| Set task |
All of the data below must be repeated exactly.

| Data shown |
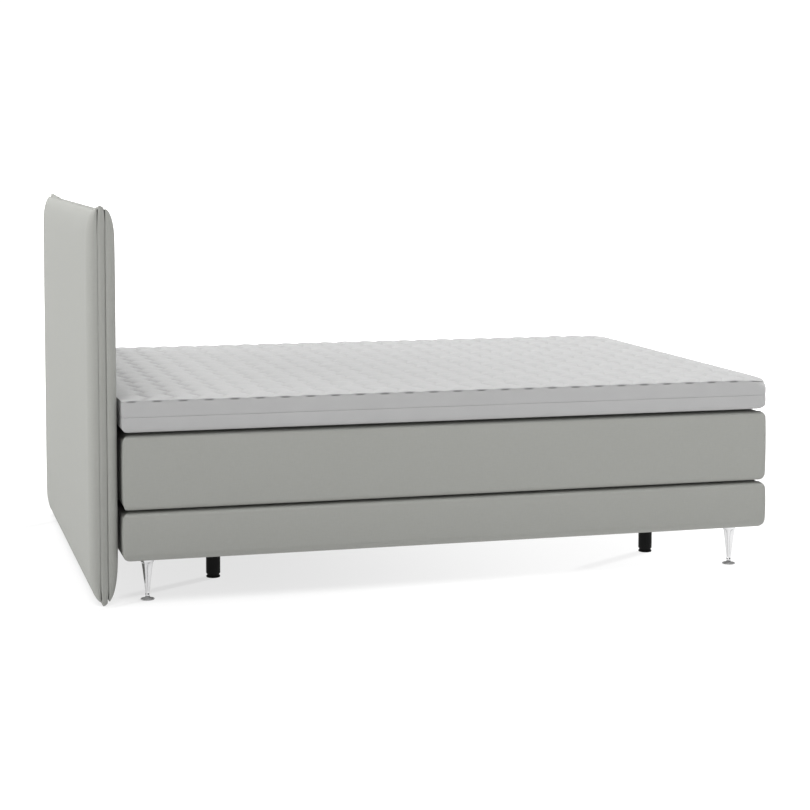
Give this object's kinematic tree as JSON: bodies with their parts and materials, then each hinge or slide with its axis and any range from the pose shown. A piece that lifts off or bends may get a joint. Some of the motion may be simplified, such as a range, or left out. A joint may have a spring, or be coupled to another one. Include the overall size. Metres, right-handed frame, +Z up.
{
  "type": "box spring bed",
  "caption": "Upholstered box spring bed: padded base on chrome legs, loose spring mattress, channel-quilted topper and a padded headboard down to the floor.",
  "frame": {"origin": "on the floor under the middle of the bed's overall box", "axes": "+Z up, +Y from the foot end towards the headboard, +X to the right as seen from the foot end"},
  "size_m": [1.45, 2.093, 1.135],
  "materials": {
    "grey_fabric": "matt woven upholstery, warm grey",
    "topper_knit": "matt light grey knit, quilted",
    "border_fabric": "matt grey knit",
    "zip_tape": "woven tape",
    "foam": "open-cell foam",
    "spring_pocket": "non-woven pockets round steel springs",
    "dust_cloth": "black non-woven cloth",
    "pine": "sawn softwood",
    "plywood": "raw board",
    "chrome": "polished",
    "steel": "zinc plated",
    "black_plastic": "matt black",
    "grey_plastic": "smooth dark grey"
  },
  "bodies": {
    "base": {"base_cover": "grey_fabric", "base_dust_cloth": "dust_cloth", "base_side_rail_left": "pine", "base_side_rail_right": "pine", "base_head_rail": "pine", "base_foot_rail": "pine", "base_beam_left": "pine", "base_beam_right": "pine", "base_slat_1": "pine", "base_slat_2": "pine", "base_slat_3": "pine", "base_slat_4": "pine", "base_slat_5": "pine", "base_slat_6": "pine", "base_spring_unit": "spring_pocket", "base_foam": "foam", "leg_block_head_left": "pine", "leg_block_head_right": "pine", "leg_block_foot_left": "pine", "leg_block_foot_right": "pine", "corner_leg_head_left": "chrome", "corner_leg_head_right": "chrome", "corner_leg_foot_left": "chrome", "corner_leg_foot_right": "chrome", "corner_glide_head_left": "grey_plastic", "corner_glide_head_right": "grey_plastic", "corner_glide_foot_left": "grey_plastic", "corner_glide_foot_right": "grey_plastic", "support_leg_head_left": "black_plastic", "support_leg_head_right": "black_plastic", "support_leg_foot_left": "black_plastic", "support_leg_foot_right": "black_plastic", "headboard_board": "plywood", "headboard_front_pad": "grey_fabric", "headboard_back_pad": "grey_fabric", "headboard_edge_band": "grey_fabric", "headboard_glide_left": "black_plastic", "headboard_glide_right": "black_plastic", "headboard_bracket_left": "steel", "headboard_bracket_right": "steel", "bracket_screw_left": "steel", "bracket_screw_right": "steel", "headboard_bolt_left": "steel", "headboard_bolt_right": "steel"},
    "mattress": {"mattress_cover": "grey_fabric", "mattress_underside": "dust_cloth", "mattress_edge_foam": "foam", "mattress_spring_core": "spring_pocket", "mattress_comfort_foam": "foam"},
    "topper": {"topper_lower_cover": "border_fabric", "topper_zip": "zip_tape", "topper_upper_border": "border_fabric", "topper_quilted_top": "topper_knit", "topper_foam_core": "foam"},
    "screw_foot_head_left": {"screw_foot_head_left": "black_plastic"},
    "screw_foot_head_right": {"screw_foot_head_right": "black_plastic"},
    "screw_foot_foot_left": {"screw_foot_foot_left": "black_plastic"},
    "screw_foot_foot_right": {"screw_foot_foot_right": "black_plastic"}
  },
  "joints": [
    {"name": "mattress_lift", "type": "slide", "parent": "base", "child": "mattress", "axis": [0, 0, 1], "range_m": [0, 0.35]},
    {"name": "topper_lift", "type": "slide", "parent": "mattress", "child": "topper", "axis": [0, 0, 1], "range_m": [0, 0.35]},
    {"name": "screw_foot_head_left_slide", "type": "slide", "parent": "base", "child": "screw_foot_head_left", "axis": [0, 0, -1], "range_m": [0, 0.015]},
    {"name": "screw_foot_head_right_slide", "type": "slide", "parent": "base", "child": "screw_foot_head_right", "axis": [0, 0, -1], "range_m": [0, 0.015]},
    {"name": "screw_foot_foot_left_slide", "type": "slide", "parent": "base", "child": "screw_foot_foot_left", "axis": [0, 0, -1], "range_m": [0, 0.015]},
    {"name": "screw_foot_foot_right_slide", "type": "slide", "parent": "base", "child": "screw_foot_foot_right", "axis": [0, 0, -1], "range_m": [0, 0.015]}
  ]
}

| Full output |
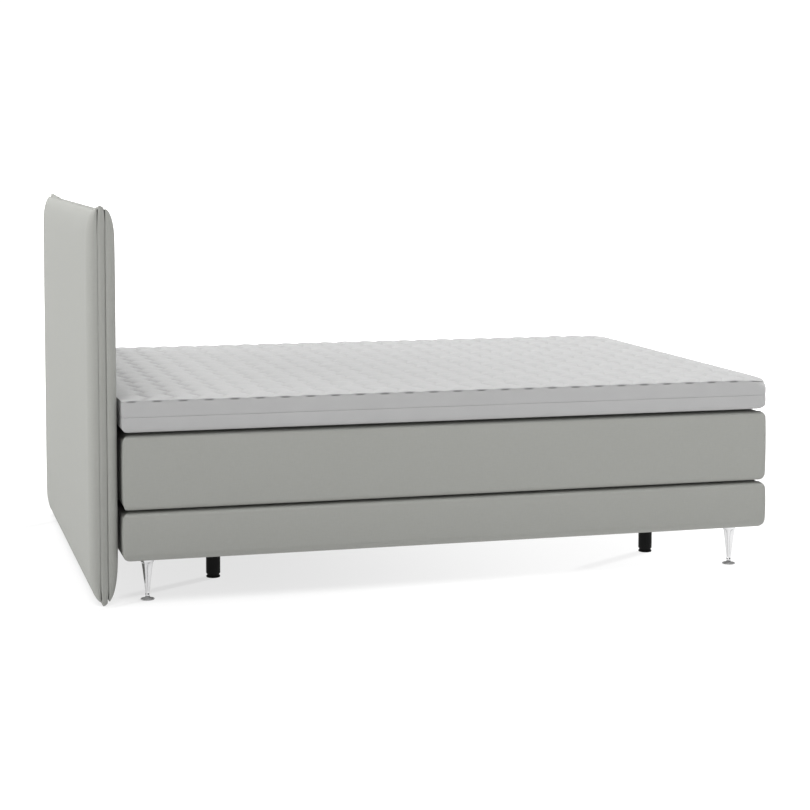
Give this object's kinematic tree as JSON: bodies with their parts and materials, then each hinge or slide with its axis and any range from the pose shown. A piece that lifts off or bends may get a joint. Some of the motion may be simplified, such as a range, or left out. A joint may have a spring, or be coupled to another one. Include the overall size. Metres, right-handed frame, +Z up.
{
  "type": "box spring bed",
  "caption": "Upholstered box spring bed: padded base on chrome legs, loose spring mattress, channel-quilted topper and a padded headboard down to the floor.",
  "frame": {"origin": "on the floor under the middle of the bed's overall box", "axes": "+Z up, +Y from the foot end towards the headboard, +X to the right as seen from the foot end"},
  "size_m": [1.45, 2.093, 1.135],
  "materials": {
    "grey_fabric": "matt woven upholstery, warm grey",
    "topper_knit": "matt light grey knit, quilted",
    "border_fabric": "matt grey knit",
    "zip_tape": "woven tape",
    "foam": "open-cell foam",
    "spring_pocket": "non-woven pockets round steel springs",
    "dust_cloth": "black non-woven cloth",
    "pine": "sawn softwood",
    "plywood": "raw board",
    "chrome": "polished",
    "steel": "zinc plated",
    "black_plastic": "matt black",
    "grey_plastic": "smooth dark grey"
  },
  "bodies": {
    "base": {"base_cover": "grey_fabric", "base_dust_cloth": "dust_cloth", "base_side_rail_left": "pine", "base_side_rail_right": "pine", "base_head_rail": "pine", "base_foot_rail": "pine", "base_beam_left": "pine", "base_beam_right": "pine", "base_slat_1": "pine", "base_slat_2": "pine", "base_slat_3": "pine", "base_slat_4": "pine", "base_slat_5": "pine", "base_slat_6": "pine", "base_spring_unit": "spring_pocket", "base_foam": "foam", "leg_block_head_left": "pine", "leg_block_head_right": "pine", "leg_block_foot_left": "pine", "leg_block_foot_right": "pine", "corner_leg_head_left": "chrome", "corner_leg_head_right": "chrome", "corner_leg_foot_left": "chrome", "corner_leg_foot_right": "chrome", "corner_glide_head_left": "grey_plastic", "corner_glide_head_right": "grey_plastic", "corner_glide_foot_left": "grey_plastic", "corner_glide_foot_right": "grey_plastic", "support_leg_head_left": "black_plastic", "support_leg_head_right": "black_plastic", "support_leg_foot_left": "black_plastic", "support_leg_foot_right": "black_plastic", "headboard_board": "plywood", "headboard_front_pad": "grey_fabric", "headboard_back_pad": "grey_fabric", "headboard_edge_band": "grey_fabric", "headboard_glide_left": "black_plastic", "headboard_glide_right": "black_plastic", "headboard_bracket_left": "steel", "headboard_bracket_right": "steel", "bracket_screw_left": "steel", "bracket_screw_right": "steel", "headboard_bolt_left": "steel", "headboard_bolt_right": "steel"},
    "mattress": {"mattress_cover": "grey_fabric", "mattress_underside": "dust_cloth", "mattress_edge_foam": "foam", "mattress_spring_core": "spring_pocket", "mattress_comfort_foam": "foam"},
    "topper": {"topper_lower_cover": "border_fabric", "topper_zip": "zip_tape", "topper_upper_border": "border_fabric", "topper_quilted_top": "topper_knit", "topper_foam_core": "foam"},
    "screw_foot_head_left": {"screw_foot_head_left": "black_plastic"},
    "screw_foot_head_right": {"screw_foot_head_right": "black_plastic"},
    "screw_foot_foot_left": {"screw_foot_foot_left": "black_plastic"},
    "screw_foot_foot_right": {"screw_foot_foot_right": "black_plastic"}
  },
  "joints": [
    {"name": "mattress_lift", "type": "slide", "parent": "base", "child": "mattress", "axis": [0, 0, 1], "range_m": [0, 0.35]},
    {"name": "topper_lift", "type": "slide", "parent": "mattress", "child": "topper", "axis": [0, 0, 1], "range_m": [0, 0.35]},
    {"name": "screw_foot_head_left_slide", "type": "slide", "parent": "base", "child": "screw_foot_head_left", "axis": [0, 0, -1], "range_m": [0, 0.015]},
    {"name": "screw_foot_head_right_slide", "type": "slide", "parent": "base", "child": "screw_foot_head_right", "axis": [0, 0, -1], "range_m": [0, 0.015]},
    {"name": "screw_foot_foot_left_slide", "type": "slide", "parent": "base", "child": "screw_foot_foot_left", "axis": [0, 0, -1], "range_m": [0, 0.015]},
    {"name": "screw_foot_foot_right_slide", "type": "slide", "parent": "base", "child": "screw_foot_foot_right", "axis": [0, 0, -1], "range_m": [0, 0.015]}
  ]
}